"If we knew what we were doing, it wouldn't be called 'research', would it?"
-commonly attributed to Einstein
"[A story] is nothing more than a sequence of events that someone relates to someone else."
-Jesse Schell, The Art of Game Design
It becomes harder to define and agree on what a "dynamic story" is, should be, or can be. I think that's why there also tends to be a lack of agreement on whether such a thing is possible and/or desirable. Does generating "dynamic stories" imply giving up authorship and leaving the story to chance, the computer, and (maybe, sometimes) the player? Can "dynamic story" mean defining a game world and rules, letting the player loose, and assuming the player will create his own stories out of the events that transpire as a result of the rules? If a computer generates a story, is it already dynamic by virtue of not being pre-written before the game shipped?

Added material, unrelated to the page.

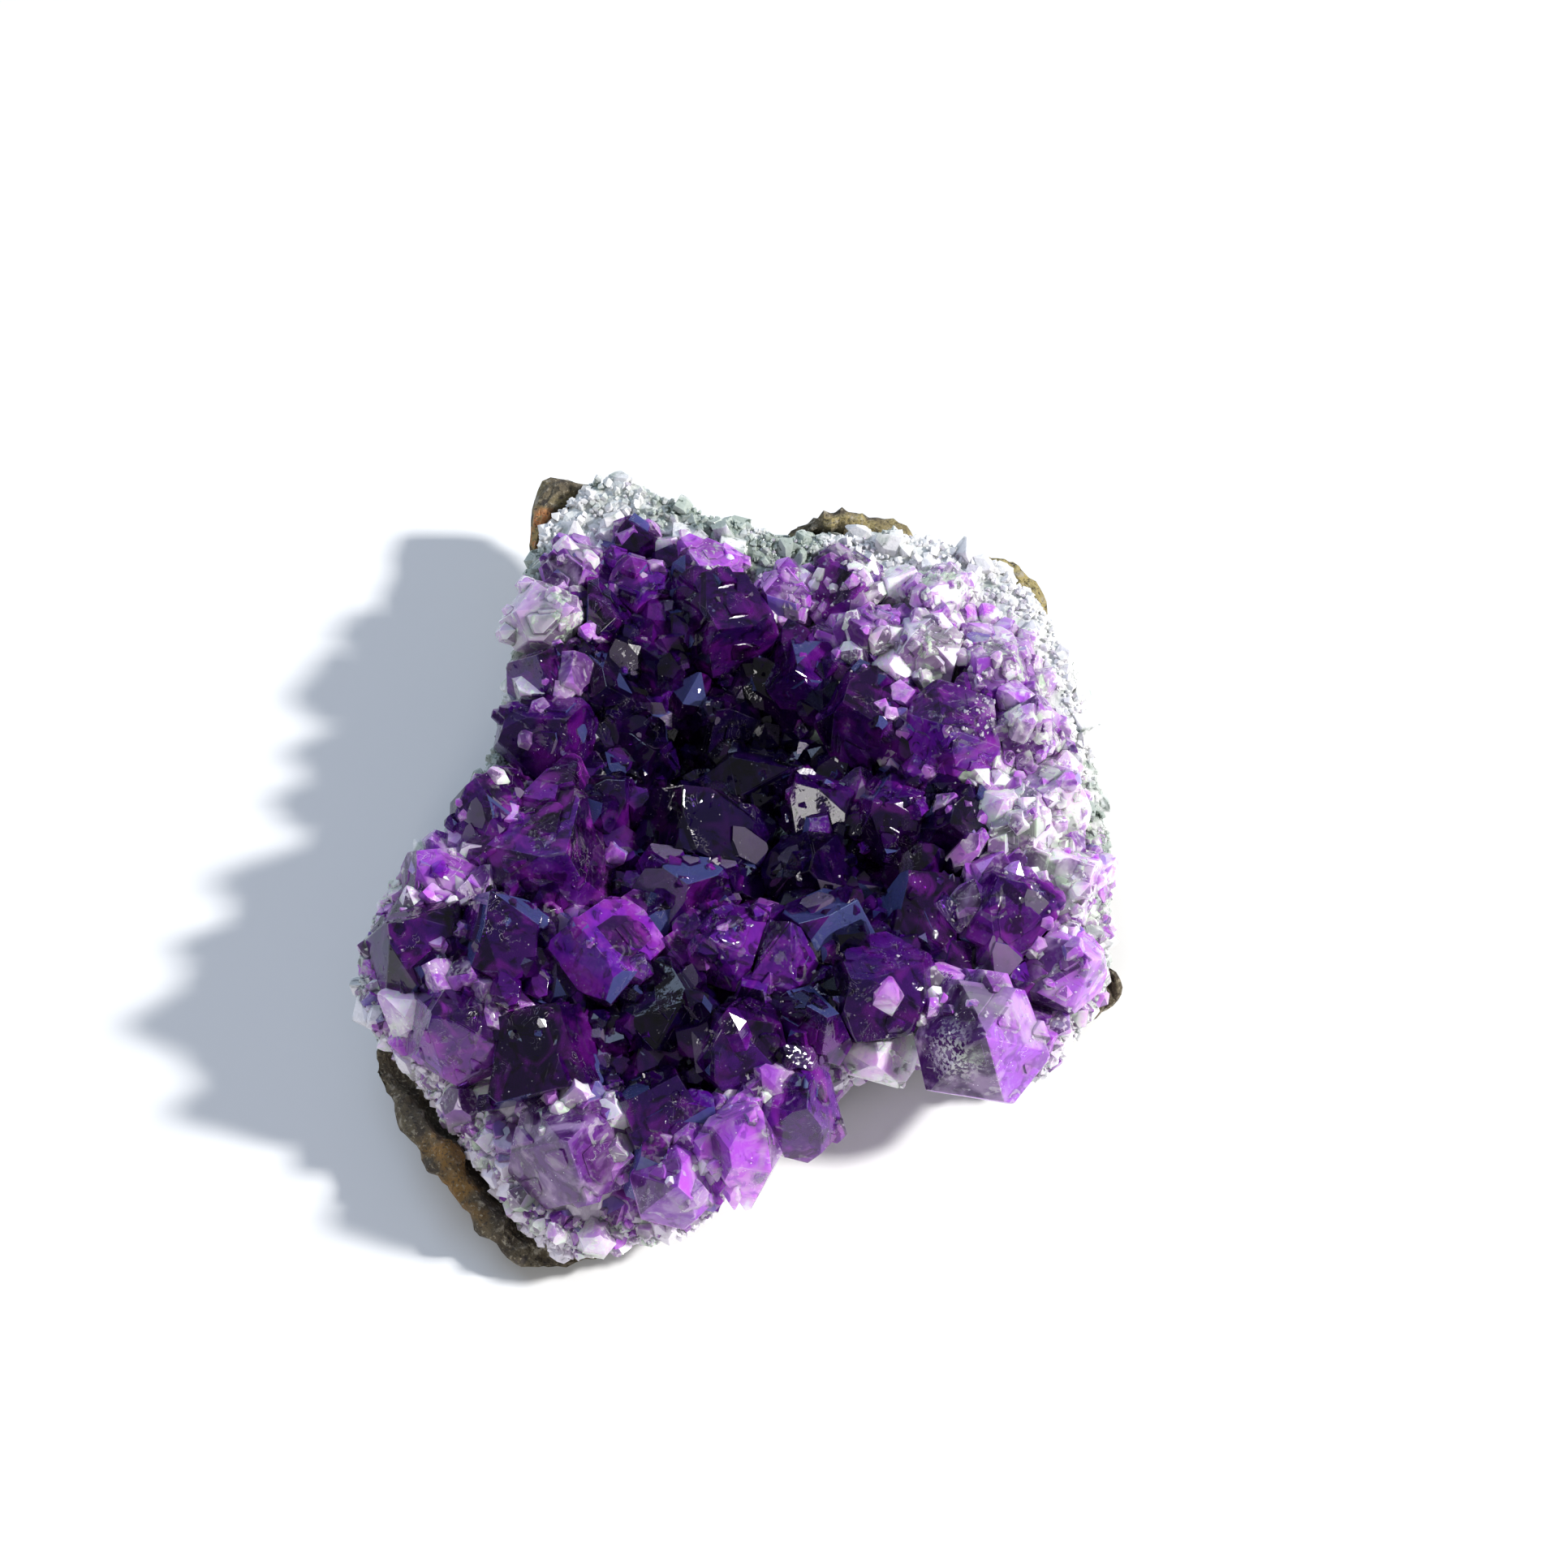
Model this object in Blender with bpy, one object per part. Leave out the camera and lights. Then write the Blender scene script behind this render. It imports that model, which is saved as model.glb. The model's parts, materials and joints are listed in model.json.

For me, in the scope of this project, "dynamic story" means the following (in dimishing order of importance):
- The story is told by the game to the player
- The player has agency in relation to the story and its progression
- The story is engaging and interesting
- The story mimics the typical RPG story style and storytelling conventions.
The familiar story structure would give the player comfortable, easy to understand stories. This could be especially important in such an abstract, strange setting as a story-based microgames game. On the other hand, it also provides a large, easy to understand and abstract basis for a story system. Thus, to answer the question of "how will a computer tell a story, and how will it decide what story to tell?" we can first answer, "how do computer games usually tell stories, and what stories do they tell?"
These constraints are guided by introspection: what is it that I find so appealing about a dynamic story system? What do I really want to achieve or fix with such a system?
Primarily, it is the frustration of running into what I would call the "invisible walls" of on-rails storytelling: "But I don't wanna walk into the trap!" "This escape plan is stupid, I have a better one" "I want to disagree with that guy but all the dialog options agree with him!" "Can't we just kill him or take the doohickey by force?" "I'm pretty sure I could have talked my way out of this" "What am I supposed to do to make the auxilary character finish his 'research' and progress the story?" "Oh, so this guy dies whether or not I choose to kill him?" and so on.
It would be impossible to anticipate and address all the ways a player's idea of what his character should do next will disagree with the prescribed story, let alone create viable alternatives to the story for all of them! The usual solution is to not let the player make those choices. But is there a way to instead react to those choices as they happen?
My secondary motivation is a fascination with game worlds as models. I personally feel the most engaged and connected to a game world when that world is an understandable, internally consistent model. On the other hand, I often find myself get bored of games quickly if they don't engage me with their story, even if they have good gameplay. Why not try to create a model of an engaging story?